__Problem to work on__. Stop after the line containing "handle_thickness = 13.8": print each line exactly from the first line of the listing up to that point.

BEGIN Given data

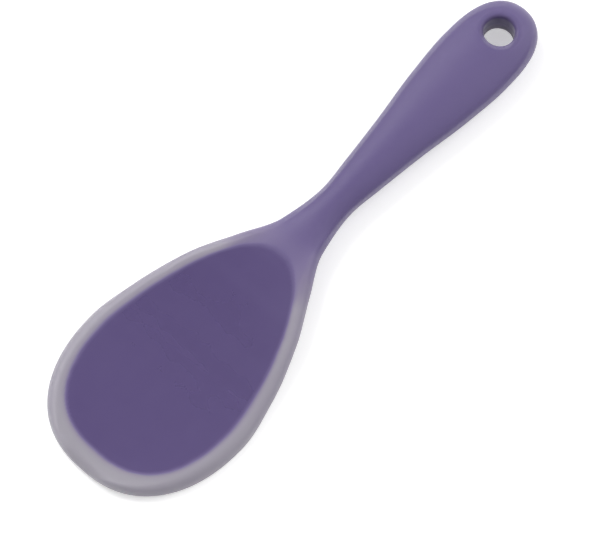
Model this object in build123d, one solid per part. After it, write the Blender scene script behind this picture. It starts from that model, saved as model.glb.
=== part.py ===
from build123d import *
import math
import os

# Rice paddle: a stiff nylon core with a soft frosted silicone jacket moulded all round it.
# Millimetres. +X runs from the blade's tip to the handle's end, and +Z is up as it lies on a table.
# The origin is on the table, under the middle of the whole length.
# A place along the paddle is its distance from the blade's tip.

# Plan outline of the whole paddle
overall_length = 225.0
blade_width = 70.0
blade_widest_at = 42.0
neck_width = 13.4
neck_at = 128.0
handle_width = 29.4
handle_end_length = 26.5

# Heights of the whole paddle above the table
blade_thickness = 5.0
rim_height = 1.5
tip_lift = 0.8
blade_dish = 0.6
belly_crown = 0.3
neck_thickness = 10.4
neck_lift = 2.8
handle_thickness = 13.8

# How the plan outline fills out at its two round ends: a larger power is a squarer end
nose_power = 2.2
nose_root = 2.35
butt_power = 2.85
butt_root = 2.15
butt_drop_power = 4.0
round_power = 2.0

# Taper from the blade's widest place to the neck: shares of that length, then of the loss of width
blade_taper_shares = ((0.0, 1.0), (0.21, 0.885), (0.44, 0.645), (0.62, 0.356), (0.79, 0.095), (1.0, 0.0))
# Swell from the neck to the handle's widest place: shares of that length, then of the gain of width
handle_swell_shares = ((0.0, 0.0), (0.17, 0.15), (0.45, 0.445), (0.74, 0.816), (1.0, 1.0))
# Rise from the blade to the neck: shares of that length, then of each rise in height
top_rise_shares = ((0.0, 0.0), (0.1, 0.02), (0.27, 0.22), (0.50, 0.64), (0.73, 0.93), (1.0, 1.0))
belly_rise_shares = ((0.0, 0.0), (0.1, 0.03), (0.27, 0.45), (0.50, 1.25), (0.73, 1.35), (1.0, 1.0))
middle_rise_shares = ((0.0, 0.0), (0.27, 0.36), (0.44, 0.80), (0.58, 0.98), (0.75, 1.04), (1.0, 1.0))
# Where the blade's section turns into the oval one, as shares of the length from widest place to neck
oval_from_share = 0.50
oval_to_share = 0.92
# An oval's corner radius over its rise: the flattest oval's share, then what a round one adds
oval_corner_share = 0.45
oval_round_share = 0.50

# Hanging hole, straight through the round end of the handle
hole_radius = 5.5
hole_from_end = 14.0
hole_lip = 2.0

# Core: a plate close under the blade's faces, on a stem that runs to the end of the handle
tip_rim = 7.4
side_rim = 6.0
plate_widest_lag = 2.0
plate_to_neck = 29.0
plate_nose_power = 2.4
plate_nose_root = 2.6
plate_tail_power = 1.36
plate_tail_root = 2.1
plate_cover = 0.6
plate_backing = 0.8
stem_overlap = 14.0
stem_nose_overlap = 20.0
stem_full_beyond = 2.0
stem_nose_power = 2.2
stem_nose_root = 2.5
stem_backing = 1.0
shoulder_cover = 2.0
neck_cover = 1.2
handle_cover = 1.5
butt_cover = 2.2
hole_lining = 1.4
key_lining = 3.2
key_height = 6.6

# How finely the form is followed
end_land = 0.05
least_crown = 0.02
cut_overrun = 1.0
nose_count = 14
taper_count = 12
swell_count = 8
butt_count = 10
plate_count = 14
outline_count = 10

# Places that follow from the sizes above
handle_widest_at = overall_length - handle_end_length
hole_at = overall_length / 2 - hole_from_end
lip_reach = blade_thickness - rim_height + blade_dish
plate_widest_at = blade_widest_at + plate_widest_lag
plate_end_at = neck_at - plate_to_neck
stem_full_at = plate_end_at + stem_full_beyond
stem_end = overall_length - butt_cover


def blended(low, high, share):
    return low + (high - low) * share


def eased(share):
    """A share that starts and ends gently."""
    share = min(1.0, max(0.0, share))
    return (3 - 2 * share) * share * share


def rounded(share, power, root):
    """Fall of a round end or edge, from 1 at its middle to 0 at its tip."""
    return max(0.0, 1 - min(1.0, abs(share)) ** power) ** (1 / root)


def followed(shares, place):
    """Height of a smooth curve, with no overshoot, through a short table of shares."""
    place = min(max(place, shares[0][0]), shares[-1][0])
    rises = [(after[1] - here[1]) / (after[0] - here[0]) for here, after in zip(shares, shares[1:])]
    slopes = [0.0]
    for before, after in zip(rises, rises[1:]):
        slopes.append(2 * before * after / (before + after) if before * after > 0 else 0.0)
    slopes.append(0.0)
    for here in range(len(rises)):
        (x0, y0), (x1, y1) = shares[here], shares[here + 1]
        if place <= x1:
            t = (place - x0) / (x1 - x0)
            bend = (x1 - x0) * t * (1 - t) * (slopes[here] * (1 - t) - slopes[here + 1] * t)
            return blended(y0, y1, eased(t)) + bend


def taper_share(at):
    return (at - blade_widest_at) / (neck_at - blade_widest_at)


def swell_share(at):
    return (at - neck_at) / (handle_widest_at - neck_at)


def butt_share(at):
    return (at - handle_widest_at) / handle_end_length


def nose_share(at):
    return (blade_widest_at - at) / blade_widest_at


def half_width(at):
    """Half the paddle's width, seen from above."""
    if at < blade_widest_at:
        return blade_width / 2 * rounded(nose_share(at), nose_power, nose_root)
    if at < neck_at:
        return blended(neck_width, blade_width, followed(blade_taper_shares, taper_share(at))) / 2
    if at < handle_widest_at:
        return blended(neck_width, handle_width, followed(handle_swell_shares, swell_share(at))) / 2
    return handle_width / 2 * rounded(butt_share(at), butt_power, butt_root)


def lip_fade(at):
    """1 on the blade's face, falling round its soft lip to 0 at the tip."""
    return rounded(max(0.0, 1 - at / lip_reach), round_power, round_power)


def levels(at):
    """The belly's, the edge's and the top's height over the table, on the centre line."""
    neck_top = neck_lift + neck_thickness
    if at < neck_at:
        place = taper_share(at)
        belly = blended(0.0, neck_lift, followed(belly_rise_shares, place))
        middle = blended(rim_height, neck_lift + neck_thickness / 2, followed(middle_rise_shares, place))
        top = blended(blade_thickness, neck_top, followed(top_rise_shares, place))
    else:
        place = followed(handle_swell_shares, swell_share(at))
        belly = blended(neck_lift, 0.0, place)
        middle = blended(neck_lift + neck_thickness / 2, handle_thickness / 2, place)
        top = blended(neck_top, handle_thickness, place)
    drop = 1.0
    if at < blade_widest_at:
        drop = lip_fade(at)
        lift = tip_lift * nose_share(at) ** 2
        belly, middle, top = belly + lift, middle + lift, top + lift
    if at > handle_widest_at:
        drop = rounded(butt_share(at), butt_drop_power, butt_root)
    return blended(middle, belly, drop), middle, blended(middle, top, drop)


def oval_share(at):
    """0 where the section is the blade's plate, 1 where it is the handle's oval."""
    return eased((taper_share(at) - oval_from_share) / (oval_to_share - oval_from_share))


def oval_corner(reach, rise):
    """Corner radius that makes two arcs a quarter of an oval."""
    return rise * (oval_corner_share + oval_round_share * min(1.0, rise / reach))


def quarter_points(reach, rise, corner):
    """The middle and end of a section's corner arc, then of the crown arc that goes on to the centre."""
    if abs(rise - corner) < least_crown:
        corner = rise - least_crown
    crown = ((reach - corner) ** 2 + rise ** 2 - corner ** 2) / (2 * (rise - corner))
    side = math.copysign(1, crown)
    turn = math.atan2(side * (crown - rise), side * (reach - corner))
    points = [(reach - corner + corner * math.cos(part), corner * math.sin(part)) for part in (turn / 2, turn)]
    halfway = points[-1][0] / 2
    fall = halfway ** 2 / crown / (1 + math.sqrt(1 - (halfway / crown) ** 2))
    return points + [(halfway, rise - fall), (0.0, rise)]


def section(at, reach, low, middle, high, corners):
    """One closed section of eight arcs, each tangent to the next, with its lower and upper corner radius."""
    lower = quarter_points(reach, middle - low, corners[0])
    upper = quarter_points(reach, high - middle, corners[1])
    ring = [(reach, 0.0)] + upper + [(-y, z) for y, z in upper[-2::-1]] + [(-reach, 0.0)]
    ring += [(-y, -z) for y, z in lower] + [(y, -z) for y, z in lower[-2::-1]] + [(reach, 0.0)]
    points = [Vector(at - overall_length / 2, y, middle + z) for y, z in ring]
    return Wire([Edge.make_three_point_arc(*points[i:i + 3]) for i in range(0, len(points) - 2, 2)])


def blade_to_oval(at, cover=0.0, backing=0.0):
    """The section of the whole paddle, or of what lies that far under its top and over its belly."""
    reach = half_width(at)
    low, middle, high = levels(at)
    low, high = low + backing, high - cover
    fade = lip_fade(at)
    oval = oval_share(at)
    lower = blended(middle - low - belly_crown * fade, oval_corner(reach, middle - low), oval)
    upper = blended(high - middle + blade_dish * fade, oval_corner(reach, high - middle), oval)
    return section(at, reach, low, middle, high, (lower, upper))


def end_places(start, end, count):
    """Places that crowd together towards the end, for a round end."""
    turn = math.pi / 2 / count
    places = [start + (end - start) * math.sin(turn * i) for i in range(count)]
    return places + [end]


def even_places(start, end, count):
    return [blended(start, end, i / count) for i in range(count)]


def body_places():
    """Places of the sections from the tip to the handle's widest place."""
    nose = end_places(blade_widest_at, end_land, nose_count)[:0:-1]
    taper = even_places(blade_widest_at, neck_at, taper_count)
    return nose + taper + even_places(neck_at, handle_widest_at, swell_count) + [handle_widest_at]


def butt_places():
    """Places of the sections of the handle's round end, which carries the hanging hole."""
    return end_places(handle_widest_at, overall_length - end_land, butt_count)


def outer_form():
    """The whole paddle's outer form, with the hanging hole and its soft lips."""
    body = Solid.make_loft([blade_to_oval(at) for at in body_places()], ruled=True)
    butt = Solid.make_loft([blade_to_oval(at) for at in butt_places()])
    form = body + butt - Pos(hole_at, 0, handle_thickness / 2) * Cylinder(hole_radius, handle_thickness * 2)
    return form.fillet(hole_lip, [edge for edge in form.edges() if is_mouth(edge)])


def is_mouth(edge):
    """True for an edge where the hanging hole comes out of the handle."""
    place = edge.position_at(0.5)
    off_bore = abs(math.hypot(place.X - hole_at, place.Y) - hole_radius)
    return off_bore < end_land and edge.bounding_box().size.Z < handle_thickness / 2


def plate_half_width(at):
    """Half the core plate's width, seen from above."""
    full = blade_width / 2 - side_rim
    if at < plate_widest_at:
        share = (plate_widest_at - at) / (plate_widest_at - tip_rim)
        return full * rounded(share, plate_nose_power, plate_nose_root)
    share = (at - plate_widest_at) / (plate_end_at - plate_widest_at)
    return full * rounded(share, plate_tail_power, plate_tail_root)


def plate_outline():
    """The core plate's outline on the table, as a chain of arcs."""
    nose = end_places(plate_widest_at, tip_rim, outline_count)[::-1]
    tail = end_places(plate_widest_at, plate_end_at, outline_count)[1:]
    right = [Vector(at - overall_length / 2, plate_half_width(at), 0) for at in nose + tail]
    points = right + [Vector(point.X, -point.Y, 0) for point in right[-2:0:-1]] + right[:1]
    return Face(Wire([Edge.make_three_point_arc(*points[i:i + 3]) for i in range(0, len(points) - 2, 2)]))


def core_plate():
    """The core's plate: its outline, cut through what lies close under the blade's faces."""
    first, last = tip_rim - cut_overrun, plate_end_at + cut_overrun
    places = even_places(first, last, plate_count) + [last]
    layer = Solid.make_loft([blade_to_oval(at, plate_cover, plate_backing) for at in places], ruled=True)
    blank = Solid.extrude(plate_outline(), Vector(0, 0, neck_lift + neck_thickness))
    return layer & blank


def stem_cover(at):
    """Thickness of the silicone over the core's stem."""
    if at < neck_at:
        return blended(shoulder_cover, neck_cover, eased((at - stem_full_at) / (neck_at - stem_full_at)))
    return blended(neck_cover, handle_cover, min(1.0, swell_share(at)))


def stem_section(at):
    """A section of the core's stem, which widens out of the plate and rounds off at its end."""
    cover = stem_cover(at)
    low, middle, high = levels(min(at, handle_widest_at))
    drop = 1.0
    if at < handle_widest_at:
        share = max(0.0, (stem_full_at - at) / (stem_nose_overlap + stem_full_beyond))
        reach = (half_width(at) - cover) * rounded(share, stem_nose_power, stem_nose_root)
    else:
        share = (at - handle_widest_at) / (stem_end - handle_widest_at)
        reach = (handle_width / 2 - cover) * rounded(share, butt_power, butt_root)
        drop = rounded(share, butt_drop_power, butt_root)
    low = blended(middle, low + min(cover, stem_backing), drop)
    high = blended(middle, high - cover, drop)
    corners = (oval_corner(reach, middle - low), oval_corner(reach, high - middle))
    return section(at, reach, low, middle, high, corners)


def core_stem():
    """The core's stem, from its root inside the plate to the end of the handle."""
    root = even_places(plate_end_at - stem_overlap, neck_at, taper_count // 2)
    swell = even_places(neck_at, handle_widest_at, swell_count)
    butt = end_places(handle_widest_at, stem_end - end_land, butt_count)
    return Solid.make_loft([stem_section(at) for at in root + swell + butt], ruled=True)


def core_form():
    """The stiff core, with a stepped hole that the jacket's lining locks into."""
    clear = Pos(hole_at, 0, handle_thickness / 2) * Cylinder(hole_radius + hole_lining, handle_thickness * 2)
    key_place = Pos(hole_at, 0, key_height - handle_thickness)
    key = key_place * Cylinder(hole_radius + key_lining, handle_thickness * 2)
    return core_plate() + core_stem() - clear - key


def jacket_form(core):
    """The silicone that fills all the space between the outer form and the core."""
    return outer_form() - core


def write(name, shape):
    shape.label = name
    export_step(shape, os.path.join("parts", name + ".step"))
    print(name, "volume", round(shape.volume, 1), "valid", shape.is_valid)


os.makedirs("parts", exist_ok=True)
core = core_form()
write("core", core)
write("jacket", jacket_form(core))
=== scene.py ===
import math
import bmesh
import bpy
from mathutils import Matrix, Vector
from mathutils.bvhtree import BVHTree


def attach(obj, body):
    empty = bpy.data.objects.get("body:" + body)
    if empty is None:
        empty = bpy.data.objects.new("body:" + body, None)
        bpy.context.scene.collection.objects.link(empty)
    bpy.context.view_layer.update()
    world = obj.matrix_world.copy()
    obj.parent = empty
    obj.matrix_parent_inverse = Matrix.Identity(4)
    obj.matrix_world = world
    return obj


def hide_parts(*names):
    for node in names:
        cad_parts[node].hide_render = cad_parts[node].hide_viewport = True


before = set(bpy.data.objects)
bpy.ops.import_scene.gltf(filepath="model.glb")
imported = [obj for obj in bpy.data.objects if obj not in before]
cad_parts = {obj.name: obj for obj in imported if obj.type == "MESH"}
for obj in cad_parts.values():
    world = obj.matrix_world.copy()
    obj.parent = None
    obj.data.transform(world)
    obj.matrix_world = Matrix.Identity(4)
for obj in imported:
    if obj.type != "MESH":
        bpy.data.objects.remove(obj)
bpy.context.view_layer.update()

mm = 0.001
maths = "ShaderNodeMath"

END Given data

__Expected answer__.
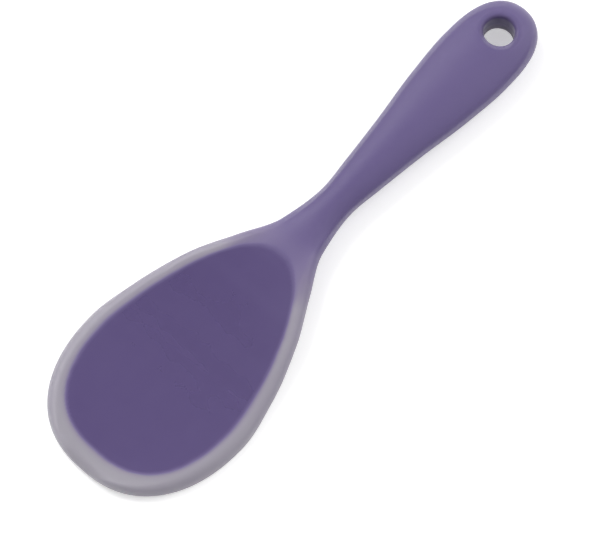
Model this object in build123d, one solid per part. After it, write the Blender scene script behind this picture. It starts from that model, saved as model.glb.
=== part.py ===
from build123d import *
import math
import os

# Rice paddle: a stiff nylon core with a soft frosted silicone jacket moulded all round it.
# Millimetres. +X runs from the blade's tip to the handle's end, and +Z is up as it lies on a table.
# The origin is on the table, under the middle of the whole length.
# A place along the paddle is its distance from the blade's tip.

# Plan outline of the whole paddle
overall_length = 225.0
blade_width = 70.0
blade_widest_at = 42.0
neck_width = 13.4
neck_at = 128.0
handle_width = 29.4
handle_end_length = 26.5

# Heights of the whole paddle above the table
blade_thickness = 5.0
rim_height = 1.5
tip_lift = 0.8
blade_dish = 0.6
belly_crown = 0.3
neck_thickness = 10.4
neck_lift = 2.8
handle_thickness = 13.8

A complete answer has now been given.